Geschichten wie diese zeigen, dass das Thema Zeitreisen perfekt zum Festival Mediaval passt. Aus unterschiedlichen Motiven landen Besucher aus einer anderen Zeit auf dem Goldberg. Ihre Abenteuer lesen sich unterhaltsam und spannend.
und Raum
Aliens und wundersame Botanik breiten sich auf dem Festivalgelände aus. Mit verheißungsvollen und fatalen Folgen.
„Back to the Roots” von Amandara M. Schulzke erzählt von Flek vom Planeten Luytan. Obwohl er die Sprache anfangs nicht versteht und aussieht, als gehöre er auf eine Star Trek Convention, findet er Anschluss auf dem Festival. Und er lernt etwas, das ihm seine Ausbildung zum Xenologen nicht beibringen konnte.
In „Bäume“ von Kelvin Schmidt verändert sich der Goldberg und lässt ungewöhnliche Bäume wachsen. Wie mag er in 188 Jahren aussehen?
Science-Fiction Stories vermitteln oft gesellschaftspolitische Botschaften und das gilt auch für „Back to the Roots” und „Bäume“. Der Ausblick in die Zukunft fällt in diesen beiden Geschichten allerdings sehr unterschiedlich aus, was einen Gutteil ihres Reizes ausmacht.
Heilsam
Zum Schluss stelle ich zwei hoffnungsvolle, positive Geschichten vor, die Mut machen. Ist Hoffnung nicht genau das, was wir zurzeit am dringendsten brauchen?
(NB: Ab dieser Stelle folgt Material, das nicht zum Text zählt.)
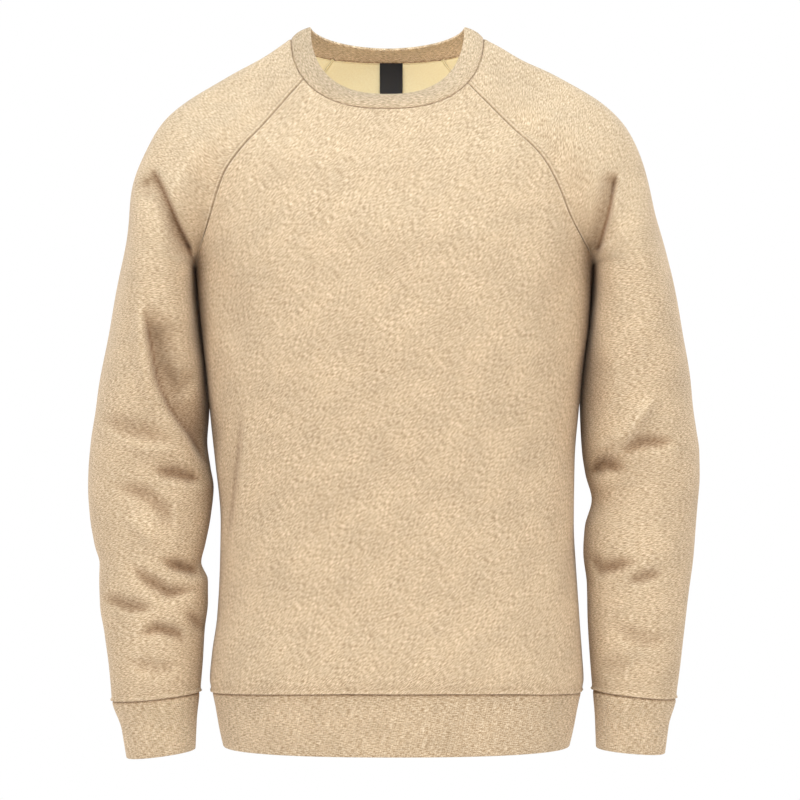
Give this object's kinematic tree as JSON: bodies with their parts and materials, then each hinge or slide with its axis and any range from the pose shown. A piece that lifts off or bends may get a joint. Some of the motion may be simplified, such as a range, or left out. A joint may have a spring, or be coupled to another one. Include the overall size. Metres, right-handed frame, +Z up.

In „Hope – Hoffnung gibt es immer“ von Gabriele Ketterl treten zwei Protagonisten ihres Romans „Venetian Vampires – Kinder der Dunkelheit“ auf. Sie erzählen von einer ungewöhnlichen Liebe, die den Tod besiegt.
In „Heilung“ von Isa Theobald diskutiert das Götter-Pantheon über das Übel in der Menschenwelt. Der Reisende findet einen verblüffend einfachen Ausweg.
Auch diese Geschichten könnten inhaltlich kaum unterschiedlicher sein: stimmungsvolle Urban-Fantasy und eine philosophisch anmutende Parabel. Doch sie vermitteln beide einen Hauch von Glück und ein warmes Gefühl.
Mein Favorit
In „Eine besondere Genehmigung“ von Astrid Rauner begleiten wir eine seltsame Gutachterin auf ihrem Kontrollgang. An einem Stand, der Gewandung verkauft, macht sie eine aufsehenerregende Entdeckung.
Die Geschichte fängt für mich sehr schön die Stimmung auf dem Festival Mediaval ein. Zugleich lässt sie uns rätseln, was es mit der Inspektion auf sich haben mag und bietet eine verblüffende Wendung und Auflösung.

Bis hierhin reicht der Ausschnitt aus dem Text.